Por último, ficaram também bem evidenciadas as dificuldades objectivas que os actuais limites circunstanciais e temporais impõem à realização de referendos. A sucessão de actos eleitorais e de dificuldades de calendário pode determinar, como ainda agora aconteceu, que, no quadro legislativo em vigor, uma proposta de referendo aprovada pela Assembleia da República fique objectivamente impossibilitada de se efectivar durante quase um ano...
Considero, neste sentido, e como recentemente manifestei à Assembleia da República, que a revisão constitucional em curso seria a oportunidade adequada para confrontar o essencial destas questões.
Em primeiro lugar, seria natural e exigível que um processo de revisão expressamente dirigido à apreciação deste tema se não limitasse a "resolver" o problema particular e específico do referendo sobre este tratado constitucional europeu, tanto mais quanto as dificuldades suscitadas a propósito são comuns a esse e a todos os referendos que respeitem a convenções internacionais.
Não resolver agora o problema global, isto é, o da especificidade que afecta todas as convenções internacionais, terá inevitavelmente como consequência que, sem qualquer vantagem no presente, a Assembleia da República terá, num futuro mais ou menos próximo, a propósito deste ou doutro tratado europeu ou de qualquer outra convenção internacional, de voltar à questão, com os inevitáveis custos e inconvenientes de impossibilidade prática de realizar o referendo ou de, em alternativa, ter de abrir novo processo de revisão constitucional.
Em segundo lugar, e da mesma forma, reconhecidas e evidentes que são as dificuldades objectivas suscitadas pelos limites temporais e circunstanciais actualmente em vigor, dificilmente se compreende que as alterações necessárias sejam inviabilizadas, não por serem consideradas inconvenientes, mas apenas porque o desaparecimento de tais obstáculos permitiria a eventual realização de um novo referendo sobre a interrupção voluntária da gravidez a curto prazo.
Estes são alguns exemplos actuais, e, por isso mesmo, de consequências negativas ainda evitáveis, desta nossa permanente tendência para protelarmos o confronto com as questões de fundo, mesmo quando as dificuldades e as experiências mais recentes nos exigem uma visão estratégica e uma capacidade de antecipação e consequente resolução dos problemas.
Os desafios e exigências - da integração europeia, da racionalização da administração pública, da competitividade, da qualificação, da educação- que, enquanto povo, se nos impõem tão drasticamente no tempo presente não admitem a condescendência para com a prevalência do acessório e do conjuntural.
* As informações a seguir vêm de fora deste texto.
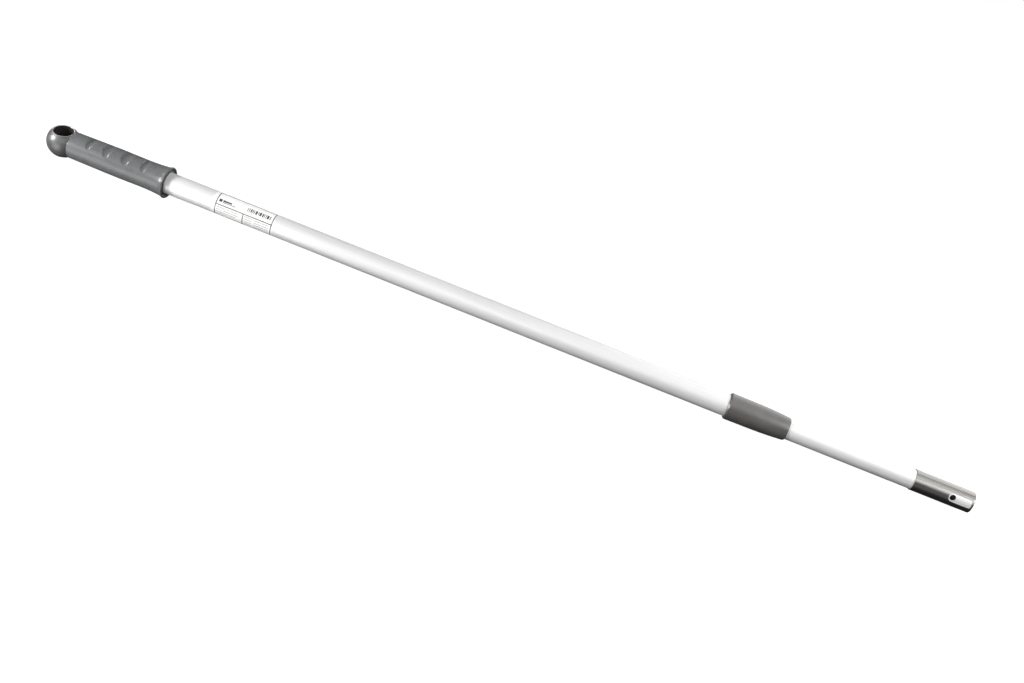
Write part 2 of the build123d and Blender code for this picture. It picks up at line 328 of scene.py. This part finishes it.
def grip_plastic():
    look = Look("grip_plastic")
    clouds = look.noise(12 * MM, 3, 0.5)
    grain = look.noise(0.5 * MM, 2, 0.6, offset=2)
    look.colour(look.mix(look.spread(clouds, 0, 1), (0.134, 0.138, 0.141), (0.153, 0.155, 0.156)))
    look.roughness(look.spread(clouds, 0.26, 0.3))
    look.grain(grain)
    return look.material


def eye_plastic():
    """A darker plastic than the grip's. Painted shade colours the hole dark inside, and a painted highlight
    makes a pale ring round its rim.
    """
    look = Look("eye_plastic", Specular_IOR_Level=1.0)
    clouds = look.noise(10 * MM, 3, 0.5)
    outside = look.mix(look.spread(clouds, 0, 1), (0.085, 0.087, 0.087), (0.115, 0.117, 0.116))
    from_axis = look.reach(1, 1, 0)
    # painted highlight: a pale ring just round the hole's rim
    painted_rim_highlight = look.spread(from_axis, 1, 0, EYE_HOLE_R + 0.6 * MM, EYE_HOLE_R + 1.2 * MM)
    # painted shade: the hole's inside is coloured near black
    painted_hole_shade = look.spread(from_axis, 1, 0, EYE_HOLE_R, EYE_HOLE_R + 0.1 * MM)
    rim = look.mix(painted_rim_highlight, outside, (0.6, 0.6, 0.59))
    look.colour(look.mix(painted_hole_shade, rim, (0.03, 0.026, 0.023)))
    look.roughness(look.spread(clouds, 0.34, 0.42))
    return look.material


def collar_plastic():
    look = Look("collar_plastic", Specular_IOR_Level=1.0, Coat_Weight=0.7, Coat_Roughness=0.4)
    clouds = look.noise(12 * MM, 3, 0.5)
    grain = look.noise(0.4 * MM, 2, 0.6, offset=5)
    look.colour(look.mix(look.spread(clouds, 0, 1), (0.08, 0.077, 0.073), (0.102, 0.099, 0.095)))
    look.roughness(look.spread(clouds, 0.36, 0.44))
    look.grain(grain)
    return look.material


def polished_steel():
    look = Look("polished_steel", Metallic=1.0)
    lines = look.noise(1.2 * MM, 3, 0.6, stretch=ALONG)
    bands = look.noise(4 * MM, 2, 0.5, offset=4, stretch=ALONG)
    streaks = look.add(look.spread(lines, 0, 0.6), look.spread(bands, 0, 0.4))
    look.colour(look.mix(streaks, (0.17, 0.163, 0.154), (0.6, 0.59, 0.57)))
    look.roughness(look.spread(lines, 0.24, 0.36))
    return look.material


def zinc_steel():
    look = Look("zinc_steel", Metallic=1.0)
    clouds = look.noise(1 * MM, 3, 0.6)
    look.colour(look.mix(look.spread(clouds, 0, 1), (0.5, 0.5, 0.52), (0.66, 0.66, 0.66)))
    look.roughness(look.spread(clouds, 0.3, 0.45))
    return look.material


def natural_nylon():
    look = Look("natural_nylon")
    clouds = look.noise(4 * MM, 3, 0.5)
    look.colour(look.mix(look.spread(clouds, 0, 1), (0.74, 0.72, 0.65), (0.82, 0.81, 0.76)))
    look.roughness(look.spread(clouds, 0.4, 0.55))
    return look.material


def black_acetal():
    look = Look("black_acetal")
    clouds = look.noise(4 * MM, 3, 0.5)
    look.colour(look.mix(look.spread(clouds, 0, 1), (0.02, 0.02, 0.02), (0.035, 0.035, 0.036)))
    look.roughness(look.spread(clouds, 0.28, 0.4))
    return look.material


def label_film():
    look = Look("label_film")
    clouds = look.noise(6 * MM, 3, 0.5)
    look.colour(look.mix(look.spread(clouds, 0, 1), (0.93, 0.93, 0.915), (0.97, 0.97, 0.955)))
    look.roughness(look.spread(clouds, 0.35, 0.45))
    return look.material


def label_ink(name, dark, pale):
    look = Look(name)
    grain = look.noise(0.4 * MM, 2, 0.6)
    look.colour(look.mix(look.spread(grain, 0, 1), dark, pale))
    look.roughness(look.spread(grain, 0.4, 0.55))
    return look.material


# ---------------------------------------------------------------- label print

PRINT_HEIGHT = 0.02 * MM  # how far the ink stands above the film
PRINT_DEPTH = 0.03 * MM  # how far it reaches into the film
PRINT_STEP = radians(4)  # about the arc of each facet
LABEL_FIRST_ANGLE = -31.0  # degrees about +X, from +Z towards -Y
SEED = 4
REAR_MARGIN = 4.5 * MM
FRONT_MARGIN = 1.1 * MM
LINE = 1.0 * MM
HAIRLINE = 0.9 * MM

# Angles on the label are in degrees from the film's first edge, round the tube.
FRAME_TOP = 11.5
DIVIDER = 87.0
FRAME_BOTTOM = 154.0
COLUMN = 0.49  # where the lower half is split, along the frame

# The mark is a square and two bars: first and last mm along the frame, angle, and height in mm.
MARK = ((3.0, 6.4, 58, 3.4), (7.6, 18.0, 60, 1.8), (7.6, 23.0, 71, 0.8))

CODE_ANGLE = 48
CODE_HEIGHT = 4.6 * MM
CODE_REAR_MARGIN = 3 * MM
CODE_FRONT_MARGIN = 4 * MM
BAR_WIDTHS = (0.8, 1.4, 2.2)  # mm
BAR_GAPS = (0.8, 1.2)  # mm

LEFT_ROWS = ((100, 0.85, 2), (113, 0.9, 3), (126, 0.8, 2), (139, 0.4, 1))  # angle, share of the width, words
LEFT_MARGIN = 2 * MM
RIGHT_ROWS = (97, 110, 123, 136)  # angle of each row's first word; the others stand a little lower
RIGHT_ROW_DROP = 2
FIRST_WORD = (2.5 * MM, 12 * MM)  # from the column
OTHER_WORDS_START = 14 * MM
OTHER_WORDS_MARGIN = 3 * MM
WORD_GAP = 0.7 * MM
WORD_SHARES = (0.6, 1.6)


class Print:
    """Ink on the label: blocks given by their place along the tube and their angle round it."""

    def __init__(self):
        low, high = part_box("label")
        self.start = low[0] + REAR_MARGIN
        self.end = high[0] - FRONT_MARGIN
        self.radius = -low[1]
        self.vertices = []
        self.faces = []

    def point(self, x, angle, radius):
        turn = radians(LABEL_FIRST_ANGLE) + angle
        return (x, -radius * sin(turn), radius * cos(turn))

    def block(self, x0, x1, a0, a1):
        """A closed block of ink from x0 to x1 and, in degrees, from a0 to a1."""
        a0, a1 = radians(a0), radians(a1)
        steps = max(1, round((a1 - a0) / PRINT_STEP))
        first = len(self.vertices)
        for step in range(steps + 1):
            angle = a0 + step / steps * (a1 - a0)
            for radius in (self.radius - PRINT_DEPTH, self.radius + PRINT_HEIGHT):
                self.vertices.append(self.point(x0, angle, radius))
                self.vertices.append(self.point(x1, angle, radius))
        for step in range(steps):
            a = first + 4 * step
            b = a + 4
            self.faces += [(a + 2, a + 3, b + 3, b + 2), (a, b, b + 1, a + 1)]
            self.faces += [(a, a + 2, b + 2, b), (a + 1, b + 1, b + 3, a + 3)]
        self.faces += [(first, first + 1, first + 3, first + 2)]
        last = first + 4 * steps
        self.faces += [(last, last + 2, last + 3, last + 1)]

    def arc(self, length):
        """The angle in degrees that a length covers on the film."""
        return degrees(length / self.radius)

    def place(self, name, material):
        """Makes the ink a piece that rides with the tube."""
        mesh = bpy.data.meshes.new(name)
        mesh.from_pydata(self.vertices, [], self.faces)
        mesh.materials.append(material)
        piece = bpy.data.objects.new(name, mesh)
        bpy.context.scene.collection.objects.link(piece)
        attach(piece, "outer_section")

    def row(self, x0, x1, angle, random, words):
        """A row of greeked words: thin dashes of uneven length that fill x0 to x1."""
        shares = [random.uniform(*WORD_SHARES) for _ in range(words)]
        scale = (x1 - x0 - WORD_GAP * (words - 1)) / sum(shares)
        x = x0
        for share in shares:
            self.block(x, x + share * scale, angle, angle + self.arc(HAIRLINE))
            x += share * scale + WORD_GAP

    def bars(self, x0, x1, angle, height, random):
        """A run of upright bars of uneven width and spacing, which stands for a code."""
        x = x0
        while x < x1:
            width = random.choice(BAR_WIDTHS) * MM
            self.block(x, min(x + width, x1), angle, angle + self.arc(height))
            x += width + random.choice(BAR_GAPS) * MM


def add_label_print():
    """A frame split in three, with a small mark, a code and rows of small print, none of it readable."""
    random = Random(SEED)
    ink = Print()
    start, end = ink.start, ink.end
    thick = ink.arc(LINE)
    column = start + COLUMN * (end - start)
    for angle in (FRAME_TOP, DIVIDER, FRAME_BOTTOM):
        ink.block(start, end, angle, angle + thick)
    for x in (start, end - LINE):
        ink.block(x, x + LINE, FRAME_TOP, FRAME_BOTTOM + thick)
    ink.block(column, column + LINE, DIVIDER, FRAME_BOTTOM)
    for first, last, angle, height in MARK:
        ink.block(start + first * MM, start + last * MM, angle, angle + ink.arc(height * MM))
    ink.bars(column + CODE_REAR_MARGIN, end - CODE_FRONT_MARGIN, CODE_ANGLE, CODE_HEIGHT, random)
    ink.place("label_print", label_ink("label_ink", (0.03, 0.03, 0.03), (0.06, 0.06, 0.06)))

    rows = Print()
    left = start + LEFT_MARGIN
    width = column - start - 2 * LEFT_MARGIN
    for angle, share, words in LEFT_ROWS:
        rows.row(left, left + share * width, angle, random, words)
    for angle in RIGHT_ROWS:
        rows.row(column + FIRST_WORD[0], column + FIRST_WORD[1], angle, random, 1)
        rows.row(column + OTHER_WORDS_START, end - OTHER_WORDS_MARGIN, angle + RIGHT_ROW_DROP, random, 2)
    rows.place("label_small_print", label_ink("label_grey_ink", (0.42, 0.41, 0.41), (0.5, 0.49, 0.49)))


def paint(material, *names):
    for name in names:
        mesh = nodes[name].data
        mesh.materials.clear()
        mesh.materials.append(material)


def dress_nodes():
    paint(satin_aluminium("outer_aluminium", OUTER_BORE_R), "outer_tube")
    paint(satin_aluminium("inner_aluminium", INNER_BORE_R), "inner_tube")
    paint(grip_plastic(), "grip")
    paint(eye_plastic(), "hang_eye")
    paint(collar_plastic(), "collar")
    paint(polished_steel(), "ferrule")
    paint(label_film(), "label")
    paint(natural_nylon(), "guide_sleeve", "glide_disc", "cam_ring")
    paint(black_acetal(), "cam_core", "insert_plug")
    paint(zinc_steel(), "grip_screw", "lock_washer", "lock_screw", "cross_pin")


add_camera()
add_studio()
dress_nodes()
add_label_print()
É tempo, para todos nós, de uma nova atitude e de uma nova forma de intervenção política mais consentâneas com os ditames de uma democracia estável e madura.»

Jorge Sampaio
Lisboa, 1 de Junho de 2005, do Prefácio ao livro Portugueses, volume VIII, em publicação

1 comentário:

Pedro Soares Lourenço disse...

Palavras muito certas as de Sampaio.
Devem ser ouvidas com atenção.
Para tal, haja ouvidos que as oiçam!